Tyler The Creator entertains with Cherry Bomb


Tyler Okonma, better known by his alias Tyler, the Creator, is a 24-year-old hip-hop phenom from Ladera Heights, California.

At just 18 he started his own record label called Odd Future Records and had started gaining extreme amounts of fame on the internet for his eccentric personality and abstract musicality.

Cherry Bomb, Tyler’s fourth LP and third official album, complements his characteristics to a tee, in ways both good and bad. His greatest strength has always been world-building, using a synth-heavy blitz of candy-colored jazz chords taken straight (sometimes blatantly so) from the Pharrell Williams handbook. Cherry Bomb isn’t exactly a hard left turn from this lane, but it is a quick swerve.

He’s still occasionally obnoxious and shockingly adolescent for someone almost a quarter-century old. His idea of a joke is making the lead single to his rap album a Stevie Wonder-inspired bop about an underage relationship. What makes the joke “land,” of course, is that the song is really good, a warm-sounding piece of pop music complete with an appearance from the ineffable Charlie Wilson. It’s a smart, annoying, obnoxious, creative, and borderline genius tactic from someone still working on reaching his final form.

The best thing Cherry Bomb has going for it is relative brevity.

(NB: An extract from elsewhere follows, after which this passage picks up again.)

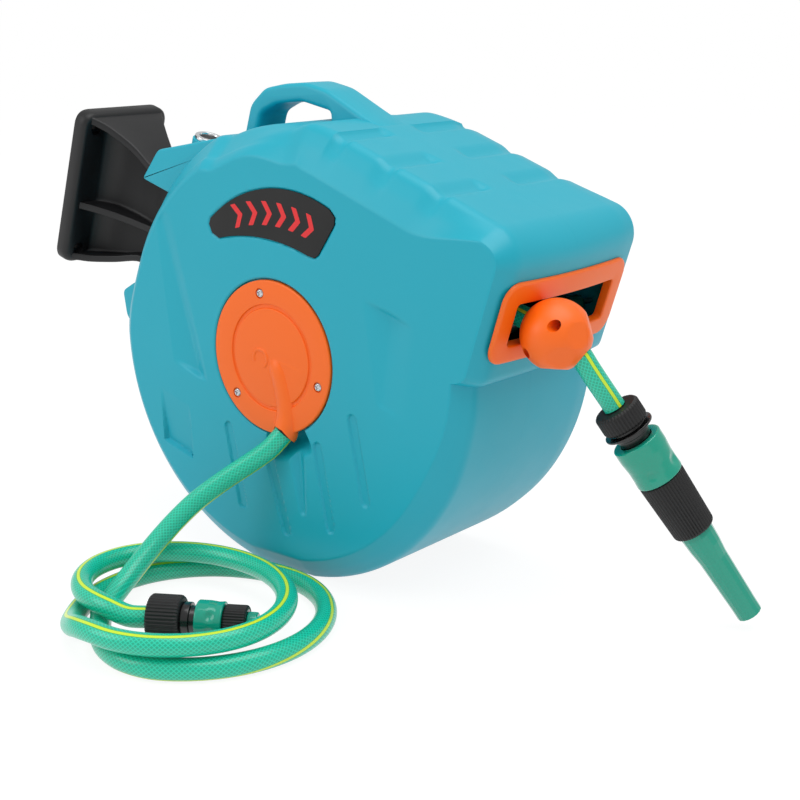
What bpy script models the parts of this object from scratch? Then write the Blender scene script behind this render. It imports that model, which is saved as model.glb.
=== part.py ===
"""A wall-mounted retractable hose reel with its inlet hose and spray nozzle, in metres.

The reel is drawn in its own frame: X points out of the mouth, Y runs along the drum's axis
and Z points up as the reel hangs on a wall. The stand then leans it nose down, as it rests
on a floor in front of its coiled inlet hose.
"""

import math
from functools import partial

import bmesh
import bpy
import numpy as np
from mathutils import Matrix, Vector

mm = 0.001
FIT = 0.3 * mm
THIN = 0.15 * mm

# Stance on the floor
LEAN = math.radians(17)
AXLE_X = 43.2 * mm
FLOOR_DROP = 178 * mm

# Case shell, two halves that meet at the middle
CASE_RADIUS = 180 * mm
CASE_HALF_WIDTH = 86 * mm
WALL = 3.2 * mm
FRONT_X = 177 * mm
FRONT_BOW = 4.5 * mm
SHELF_Z = 67 * mm
NOSE_RADIUS = 24 * mm
TOP_SLOPE = 0.0577
SIDE_INSET = 19 * mm
TOP_INSET = 31 * mm
NOSE_INSET = 8 * mm
FRONT_INSET = 6 * mm
SHELF_INSET = 10 * mm
SHOULDER = 70 * mm
HANDLE_DIP = 5.5 * mm
REAR_INSET = 25 * mm
FAR_SHARE = 0.12
CHANNEL_DEPTH = 12 * mm
CHANNEL_HALF_WIDTH = 50 * mm

# Round seats in both sides, and the covers that close them
COVER_RADIUS = 60 * mm
COVER_THICKNESS = 5 * mm
SEAT_DEPTH = 4.5 * mm
SEAT_GAP = 1.5 * mm
SIDE_HOLE_RADIUS = 44 * mm
COVER_SCREW_CIRCLE = 50 * mm
COVER_PROUD = 7.5 * mm
GROOVE_RADIUS = 40 * mm
GROOVE_WIDTH = 3.5 * mm
GROOVE_DEPTH = 1 * mm
RELIEF_DEPTH = 14.4 * mm
RELIEF_RADIUS = 80 * mm

# Screws
SCREW_RADIUS = 1.9 * mm
SCREW_HEAD_RADIUS = 3.8 * mm
SCREW_HEAD_HEIGHT = 1.6 * mm
BOSS_RADIUS = 5 * mm
BOSS_CIRCLE = 165 * mm
CASE_SCREW_LENGTH = 26 * mm

# Carrying handle and hinge lugs
HANDLE_HALF_WIDTH = 17.5 * mm
LUG_HALF_WIDTH = 46 * mm
PIVOT_X = -187 * mm
PIN_RADIUS = 5 * mm
PIN_HEAD_RADIUS = 12 * mm
PIN_HEAD_HEIGHT = 3 * mm
PIN_BOSS_RADIUS = 13.5 * mm
PIN_BOSS_TOP = 99.7 * mm
PIN_BOTTOM = -66 * mm

# Wall bracket
ARM_FLANGE = 6.5 * mm
MIDDLE_FLANGE = (1 * mm, 7 * mm)
BARREL_RADIUS = 11 * mm
BARREL_LOW = -29.7 * mm
BARREL_HIGH = 59.7 * mm
PLATE_BACK = -301.6 * mm
PLATE_THICKNESS = 14 * mm
PLATE_HALF_WIDTH = 47.8 * mm
PLATE_LOW = -51.7 * mm
PLATE_HIGH = 88.5 * mm
PLATE_CORNER = 10 * mm
PLATE_HOLE_RADIUS = 2.75 * mm
PLATE_HOLE_EDGE = 14 * mm

# Mouth, its bezel and the guide rollers
MOUTH_Z = 107 * mm
MOUTH_HALF_WIDTH = 62 * mm
MOUTH_HALF_HEIGHT = 16 * mm
BEZEL_HALF_WIDTH = 78 * mm
BEZEL_LOW = 77.4 * mm
BEZEL_HIGH = 139.2 * mm
BEZEL_THICKNESS = 2.7 * mm
BEZEL_CORNER = 14 * mm
BEZEL_LIP = 1.7 * mm
BEZEL_DEPTH = 9.3 * mm
ROLLER_X = 158 * mm
ROLLER_RADIUS = 7 * mm
ROLLER_HALF_LENGTH = 65 * mm
ROLLER_PIN_RADIUS = 2.5 * mm

# Hose
HOSE_RADIUS = 8 * mm

# Drum and what turns with it
CORE_RADIUS = 60 * mm
CORE_WALL = 3 * mm
FLANGE_RADIUS = 158 * mm
FLANGE_THICKNESS = 3 * mm
DRUM_LEFT = -62.5 * mm
DRUM_RIGHT = 60.5 * mm
HUB_RADIUS = 18 * mm
HUB_LENGTH = 12.5 * mm
WINDING_RADIUS = 100.3 * mm
WINDING_PITCH = 16.63 * mm
WINDING_TURNS = 5
WINDING_POINTS_A_TURN = 22
WINDING_START = 49 * mm
LAYER_GAP = 1.3 * mm
SPRING_CASE_RADIUS = 52 * mm
SPRING_CASE_DEPTH = 16.2 * mm
SPRING_CASE_WALL = 1.5 * mm
SPRING_TURNS = 3
SPRING_BAND = 0.8 * mm
ARBOR_RADIUS = 9 * mm
RATCHET_RADIUS = 40 * mm
RATCHET_ROOT = 34 * mm
RATCHET_TEETH = 12
RATCHET_THICKNESS = 3 * mm
RATCHET_BORE = 14 * mm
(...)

His last albums were notoriously long, which felt like a betrayal of one of Tyler’s biggest strengths—shotgun blasts of creativity and anguish as opposed to woozy, multi-part dirges that bordered on self-parody.

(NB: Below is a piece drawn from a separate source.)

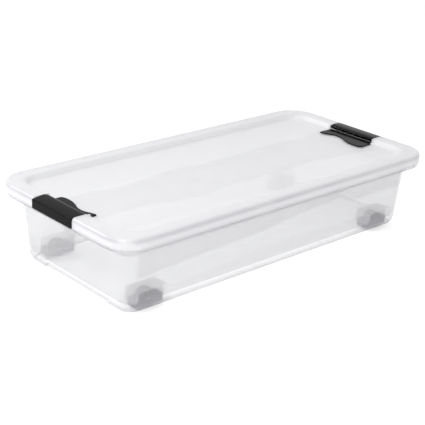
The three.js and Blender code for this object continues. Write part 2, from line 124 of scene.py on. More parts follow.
# Clip bay and wheel wells, in millimetres. A cutting block goes PAST the face that it cuts, and
# the WELL sizes say where the tub's plastic is left thin.
STUB_LENGTH = 3.4
STUB_ROOM = 0.35
STUB_R = 2.0
CLIP_END_GAP = 1.0
BAY_WALL = 4.0
BAY_STEP = 0.15
NOTCH_GAP = 0.3
PIVOT_INSET = 3.5
PIVOT_DROP = 4.8
BARREL_R = 3.2
LUG_LENGTH = 3.0
SEAT_LAP = 4.0
BAY_BACK = 0.5
PAST = 1.0
SEAT_GAP = 0.3
CARRIER_GAP = 0.6
WELL_NEAR = 262.0
WELL_FAR = 340.0
WELL_TOP = 43.0
WELL_REACH = 46.0
WELL_SKIN = 2.6
SMOKE_LOW = 17.0
SMOKE_HIGH = 23.0
CARRIER_EDGE = 0.8

# Rollers and axle pins, in millimetres.
HUB_R = 6.0
BORE_R = 2.55
WEB_HALF = 2.5
TREAD_WALL = 3.0
TREAD_ROUND = 1.2
RIB_THICKNESS = 1.4
ROLLER_SIDES = 56
PIN_R = 2.2
PIN_CHAMFER = 0.5
PIN_SIDES = 32

# How dark and opaque each place of the tub and lid is drawn: 0 is the plainest wall. The marks
# along edges, steps, the shoulder, slope, collar, foot and base curve are painted shade; the band
# shares make darker bands.
WALL_SHARE = 0.3
STEP_SHARE = 0.6
FOOT_SHARE = 0.7
CURVE_SHARE = 0.5
COLLAR_SHARE = 0.35
UPPER_BAND_SHARE = 0.28
LOWER_BAND_SHARE = 0.1
SHOULDER_SHARE = 0.8
SLOPE_SHARE = 0.3
LID_BAND_SHARE = 0.22

# Soft lines pressed into the lid and the long walls, as (along the box, across or up) points.
LID_BACK_LINE = (
    (-352, 52), (-278, 51), (-220, 43), (-140, 52), (-78, 56), (-19, 50), (41, 44),
    (105, 51), (159, 57), (236, 53), (300, 50), (352, 57),
)
LID_FRONT_LINE = (
    (-352, -64), (-286, -57), (-235, -62), (-170, -79), (-120, -83), (-35, -76),
    (100, -73), (174, -72), (264, -79), (352, -92),
)
WALL_UPPER_LINE = (
    (-352, 68), (-269, 75), (-212, 78), (-154, 81), (-92, 83), (-29, 87), (37, 95),
    (105, 101), (148, 104), (162, 104), (178, 98), (196, 91), (254, 90), (352, 87),
)
WALL_LOWER_LINE = (
    (-352, 43), (-278, 40), (-209, 39), (-150, 42), (-88, 46), (-24, 50), (29, 51),
    (113, 48), (179, 44), (260, 41), (352, 40),
)
LINE_WIDTH = 5.0
LINE_END = 332.0
LINE_FADE = 14.0
PANEL_FADE = 6.0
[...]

The opening song Deathcamp was allegedly inspired by The Stooges, and it sounds like what would happen if you put Tyler’s idea of The Stooges on top of Glassjaw, on top a vintage N.E.R.D. production.

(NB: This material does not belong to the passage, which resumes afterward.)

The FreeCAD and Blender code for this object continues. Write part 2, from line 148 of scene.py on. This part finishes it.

Your mileage may vary, but I find it thrilling—the influence of rock music, while always present in Tyler’s music, is overwhelming here, which creates a Rebirth-ian wrinkle to an album that, to its strength and detriment, mostly recycles three or four similar ideas.

Pilot and the title track are drum machine-led walls of sound that break down and start up again as Tyler struggles to be heard over the noise. He is friends with Toro Y Moi’s Chaz Bundick (who makes an anonymous appearance on track Run), and Find Your Wings is Tyler’s gentlest song to date, an interlude that’s part quiet storm, part Toro, and completely without pretense or sarcasm.

Kanye West and Lil’ Wayne have verses on Smuckers, the album’s best song. All three artists are auteurs in their own right, and with Tyler’s verses bookending and sandwiching the track and a beat switch thrown in the middle, it’s as if he’s playing hot potato with rap’s most powerful superstars and inserting himself in their world, a vandal placing his mark on a piece in a gallery.

There’s a lot of talk about how unfocused or chaotic this album is, but I’ve always taken that as a given with any Tyler music. Tyler is just doing Tyler things, and it’s refreshing when an artist creates exactly the kind of art they want to create.

A quick glance at the announced five alternate covers to the album was revealing—there’s a real aesthetic consistency to them. I’m reminded of the work of Marilyn Minter, an artist with a similar knack for creating intentionally ugly and tacky art, with the knowing observation, “Yes, this is ugly, but I can’t stop looking at it.” That may be old hat at this point, but the idea is still such a seductive one: I know it’s a mess, I put a lot of work into creating this mess, and it’s your problem if you can’t handle it. A funhouse mirror doesn’t make sense without knowledge of how a regular mirror works. Tyler, the Creator only creates as the sum of his kaleidoscope self—and I keep looking at him.